In questi anni post-sisma l’archivio si è arricchito di nuovi documenti?
«Molte amministrazioni hanno versato o depositato i propri atti; abbiamo acquisito gli archivi del palazzo di giustizia dell’Aquila che hanno corso grossi rischi di dispersione a causa del sisma. L’ultimo ingresso in ordine di tempo ha riguardato le carte del Genio civile che risultano preziosissime soprattutto in questi anni di ricostruzione della città».
Entro due o tre anni l’Archivio riuscirà a tornare in centro storico?
«Sì, ormai questa è da considerare, allo stato dei fatti, una certezza. Torneremo in una sede prestigiosa, nel complesso di San Bernardino ex caserma De Amicis, in locali ampi che verranno ristrutturati in base alle esigenze dell’Archivio».
L’Archivio ha documenti preziosissimi e fra questi alcuni che sono fondamentali anche per la storia contemporanea».

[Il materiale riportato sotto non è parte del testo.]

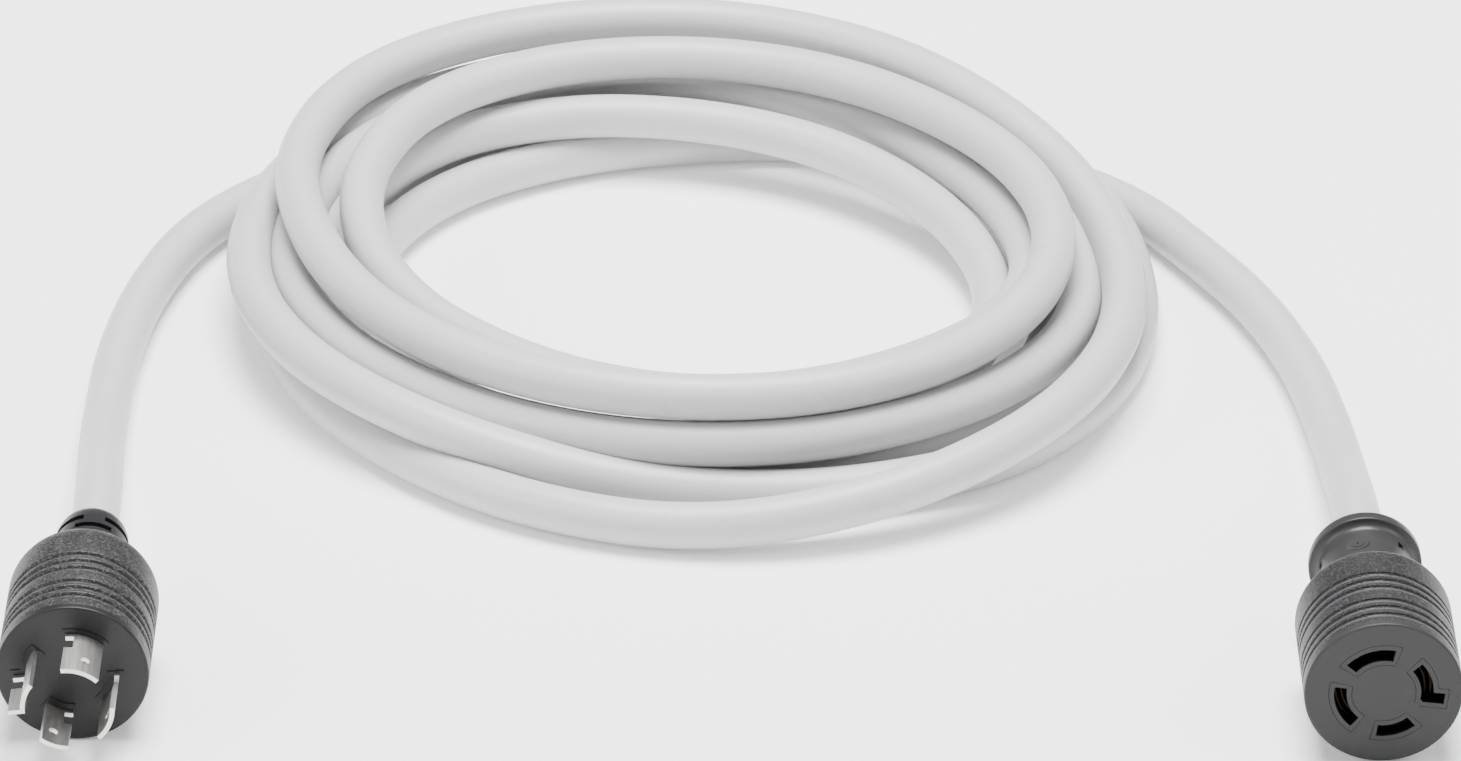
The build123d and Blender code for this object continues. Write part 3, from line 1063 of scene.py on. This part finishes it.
@dataclass
class Plug:
    """The locking plug: its face's middle in metres, and its shape in millimetres and degrees."""

    face: Point = (-0.231, -0.240, 0.027)
    radius: float = 27.0
    bore: float = 21.1
    front: float = 3.0
    rim_rounding: float = 0.3
    back: float = 67.5
    shoulder: float = 15.5
    bore_end: float = 52.1
    back_bore: float = 11.4
    grooves: tuple[float, ...] = (9.7, 14.6, 19.5, 28.6, 33.5, 38.4)
    relief_front: float = 66.0
    relief_back: float = 98.0
    relief_bore: float = 9.5
    relief_radius: float = 14.2
    taper_from: float = 80.0
    taper: float = 0.06
    slot_rows: tuple[Station, ...] = ((76.2, 37.0), (82.4, 82.0), (88.6, 37.0))
    slot_half_width: float = 1.6
    slot_half_angle: float = 28.0
    slot_floor: float = 10.4
    slots_per_row: int = 4
    grain_dark: Colour = (0.001, 0.001, 0.0012)
    # The colour that the painted highlights on the grain's tips and the grooves' lips, the dust and the seam
    # go towards.
    grain_light: Colour = (0.075, 0.075, 0.078)
    face_dark: Colour = (0.006, 0.006, 0.0065)
    face_light: Colour = (0.011, 0.011, 0.012)

    def slots(self) -> tuple[Pocket, ...]:
        """The strain relief's staggered slots.

        Returns:
            The slots, row by row.
        """
        found = []
        for depth, angle in self.slot_rows:
            for turn in range(self.slots_per_row):
                middle = angle + FULL_CIRCLE * turn / self.slots_per_row
                depths = (depth - self.slot_half_width, depth + self.slot_half_width)
                angles = (middle - self.slot_half_angle, middle + self.slot_half_angle)
                found.append(Pocket(*depths, *angles, self.slot_floor))
        return tuple(found)

    def make_body(self) -> None:
        """Makes the grained body, with its finger grooves and round shoulder."""
        # 0.5 is how bright the grain's tips are painted, as a painted highlight.
        finish = GrainedMoulding(
            "plug_grain", self.face, self.grooves, self.grain_dark, self.grain_light, 0.5
        )
        side = [corner for depth in self.grooves for corner in Groove().corners(self.radius, depth)]
        corners = (
            (self.front, self.bore, 0.0),
            (self.front, self.radius, self.rim_rounding),
            *side,
            (self.back, self.radius, self.shoulder),
            (self.back, self.back_bore, 0.0),
            (self.bore_end, self.back_bore, 0.0),
            (self.bore_end, self.bore, 0.0),
        )
        body = Turned("plug_grained_body", corners).build(self.face, finish.make(), Rides.PLUG)
        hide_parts("plug_body")

    def make_relief(self, finish: bpy.types.Material) -> None:
        """Makes the slotted strain relief.

        Args:
            finish: Its material.
        """
        edges = []
        for depth, _ in self.slot_rows:
            for edge in (depth - self.slot_half_width, depth + self.slot_half_width):
                narrowing = max(0.0, edge - self.taper_from) * self.taper
                edges.append((edge, self.relief_radius - narrowing, 0.0))
        corners = (
            (self.relief_front, self.relief_bore, 0.0),
            (self.relief_front, 13.4, 0.0),
            *edges,
            (94.0, 13.2, 0.0),
            (self.relief_back, 12.2, 1.6),
            (self.relief_back, self.relief_bore, 0.0),
        )
        relief = Turned("plug_relief", corners, self.slots()).build(self.face, finish, Rides.PLUG)
        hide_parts("plug_strain_relief")

    def build(self, nodes: Nodes, finishes: Finishes) -> None:
        """Makes the body and the strain relief, and dresses the face and the blades.

        Args:
            nodes: The frame's nodes by name.
            finishes: The finishes that pieces share.
        """
        self.make_body()
        self.make_relief(finishes["smooth_moulding"])
        face = SmoothMoulding("plug_face_moulding", self.face_dark, self.face_light, 0.44)
        dress(nodes, ["plug_face"], face.make())
        dress(nodes, [f"{name}_blade" for name in CONDUCTORS], finishes["plated_brass"])


@dataclass
class Connector:
    """The locking connector: its face's middle in metres, and its shape in millimetres and degrees."""

    face: Point = (0.230, -0.255, 0.028)
    grooves: tuple[float, ...] = (7.5, 12.5, 17.5, 26.3, 31.0, 35.7)
    neck: tuple[Point, ...] = (
        (57.0, 9.5, 0.0),
        (57.0, 18.4, 0.0),
        (68.0, 17.4, 0.0),
        (80.2, 17.2, 0.0),
        (83.8, 17.2, 0.0),
        (87.6, 17.2, 2.4),
        (88.4, 20.5, 0.5),
        (94.0, 20.5, 1.8),
        (94.0, 9.5, 0.0),
    )
    pin_angles: tuple[float, ...] = (46.0, 166.0, 286.0)
    pin_half_angle: float = 5.0
    pin_depths: tuple[float, float] = (80.2, 83.8)
    pin_floor: float = 14.0
    mark_discs: tuple[Station, ...] = ((4.2, 0.5), (2.6, 0.75), (0.6, 1.2))
    mark_edge: float = 0.3
    mark_segments: int = 40
    mark_reach: float = 17.0
    mark_depth: float = 76.0
    mark_angle: float = 104.0
    grain_dark: Colour = (0.004, 0.004, 0.0045)
    grain_light: Colour = (0.052, 0.052, 0.054)
    face_dark: Colour = (0.019, 0.019, 0.020)
    face_light: Colour = (0.023, 0.023, 0.024)

    def make_neck(self, finish: bpy.types.Material) -> None:
        """Makes the flared neck, with its small pin holes.

        Args:
            finish: The neck's material.
        """
        half = self.pin_half_angle
        holes = tuple(
            Pocket(*self.pin_depths, angle - half, angle + half, self.pin_floor) for angle in self.pin_angles
        )
        neck = Turned("connector_neck_flare", self.neck, holes).build(self.face, finish, Rides.CONNECTOR)
        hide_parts("connector_neck")

    def make_gate_mark(self, finish: bpy.types.Material) -> None:
        """Makes the round moulding mark on the neck: shallow discs with a nib in the middle.

        Args:
            finish: The neck's material.
        """
        shape = bmesh.new()
        for radius, height in self.mark_discs:
            bmesh.ops.create_cone(
                shape,
                cap_ends=True,
                segments=self.mark_segments,
                radius1=radius * MM,
                radius2=(radius - self.mark_edge) * MM,
                depth=2 * height * MM,
            )
        at = Matrix.Translation((self.mark_reach * MM, 0.0, -self.mark_depth * MM))
        turn = Matrix.Rotation(math.radians(self.mark_angle), 4, "Z")
        place = head_place(self.face) @ turn @ at @ Matrix.Rotation(math.pi / 2, 4, "Y")
        bmesh.ops.transform(shape, matrix=place, verts=shape.verts)
        mark = to_piece("connector_gate_mark", shape, finish)
        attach(mark, Rides.CONNECTOR.value)

    def build(self, nodes: Nodes, finishes: Finishes) -> None:
        """Makes the neck and its mark, and dresses the body, the face, the slots and the contacts.

        Args:
            nodes: The frame's nodes by name.
            finishes: The finishes that pieces share.
        """
        self.make_neck(finishes["neck_moulding"])
        self.make_gate_mark(finishes["neck_moulding"])
        # 0.45 is how bright the grain's tips are painted, as a painted highlight.
        grain = GrainedMoulding(
            "connector_grain", self.face, self.grooves, self.grain_dark, self.grain_light, 0.45
        )
        dress(nodes, ["connector_body"], grain.make())
        face = SmoothMoulding("connector_face_moulding", self.face_dark, self.face_light, 0.5)
        dress(nodes, ["connector_face"], face.make())
        # The sleeves and carriers get painted shade that deepens inside the slots.
        slotted = [f"{name}_sleeve" for name in CONDUCTORS]
        slotted += ["connector_contact_carrier", "connector_carrier_back"]
        dress(nodes, slotted, SlotMoulding("slot_moulding", self.face[1]).make())
        # The contacts are dressed in brass painted dark as painted shade.
        dress(nodes, [f"{name}_contact" for name in CONDUCTORS], finishes["contact_brass"])


@dataclass
class Insides:
    """What lies inside both heads: mouldings, cores, strands, fillers and the jacket's ends."""

    core_colours: tuple[tuple[str, Colour], ...] = (
        ("black", (0.02, 0.02, 0.022)),
        ("red", (0.50, 0.03, 0.025)),
        ("white", (0.75, 0.75, 0.72)),
        ("green", (0.03, 0.30, 0.09)),
    )

    def build(self, nodes: Nodes, finishes: Finishes) -> None:
        """Dresses the inner pieces of both heads.

        Args:
            nodes: The frame's nodes by name.
            finishes: The finishes that pieces share.
        """
        for colour, value in self.core_colours:
            insulation = Insulation(f"{colour}_insulation", value).make()
            dress(nodes, [f"{head}_{colour}_wire" for head in HEADS], insulation)
        for part, name in (
            ("inner_mould", "inner_moulding"),
            ("copper_strands", "copper"),
            ("filler_cords", "filler_paper"),
            ("jacket_end", "cable_jacket"),
        ):
            dress(nodes, [f"{head}_{part}" for head in HEADS], finishes[name])


def make_finishes() -> Finishes:
    """Builds the finishes that pieces share.

    Returns:
        The materials by name.
    """
    finishes = (
        CableJacket(),
        SmoothMoulding("smooth_moulding", (0.008, 0.008, 0.009), (0.014, 0.014, 0.015), 0.40),
        SmoothMoulding("neck_moulding", (0.018, 0.018, 0.019), (0.034, 0.034, 0.035), 0.38),
        SmoothMoulding("inner_moulding", (0.20, 0.20, 0.205), (0.28, 0.28, 0.285), 0.5),
        StampedMetal("plated_brass", (0.74, 0.73, 0.71), (0.46, 0.45, 0.43), 0.36),
        # The contacts' brass is painted almost black, as painted shade for contacts deep inside their slots.
        StampedMetal("contact_brass", (0.030, 0.021, 0.012), (0.018, 0.013, 0.008), 0.6),
        BareCopper(),
        PaperFiller(),
    )
    return {finish.name: finish.make() for finish in finishes}


def main() -> None:
    """Builds and dresses the whole cord in its studio."""
    logging.basicConfig(level=logging.INFO, format="%(message)s")
    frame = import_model()
    nodes = frame["nodes"]
    Studio().build()
    finishes = make_finishes()
    Cable().build(CableRoute().path(), finishes["cable_jacket"])
    Plug().build(nodes, finishes)
    Connector().build(nodes, finishes)
    Insides().build(nodes, finishes)


if __name__ == "__main__":
    main()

«Abbiamo ad esempio la documentazione relativa al processo penale del Vajont; io e la dottoressa Lippi abbiamo provveduto alla stesura e pubblicazione di un inventario analitico di tutta la documentazione. Questa documentazione si trova, legittimamente, all’Aquila poiché il processo penale del disastro del Vajont si tenne nel tribunale dell’Aquila dove era stato trasferito, con ordinanza della Corte di Cassazione, dopo la fase istruttoria, per motivi di legittima suspicione connessa a ragioni di ordine pubblico. Subito dopo il sisma gli atti sono stati trasferiti temporaneamente all’archivio di Stato di Belluno per essere digitalizzati; alla fine dell’anno torneranno da noi. Avendo avuto contatti con autorità, storici, cittadini mi sono resa conto di quanto quella catastrofe sia ancora viva nei cuori e nelle menti di chi sopravvisse e dei loro figli e nipoti. Ci sono eventi, come il Vajont, il terremoto dell’Aquila e tante altre tragedie del passato che sono un crocevia che segnano per sempre la storia dei territori colpiti. E il nostro compito è quello di conservare e valorizzare il patrimonio culturale della memoria storica e permettere a tutti di continuare a riflettere e a tenere vivo il ricordo del passato affinché anche in futuro nessuno dimentichi».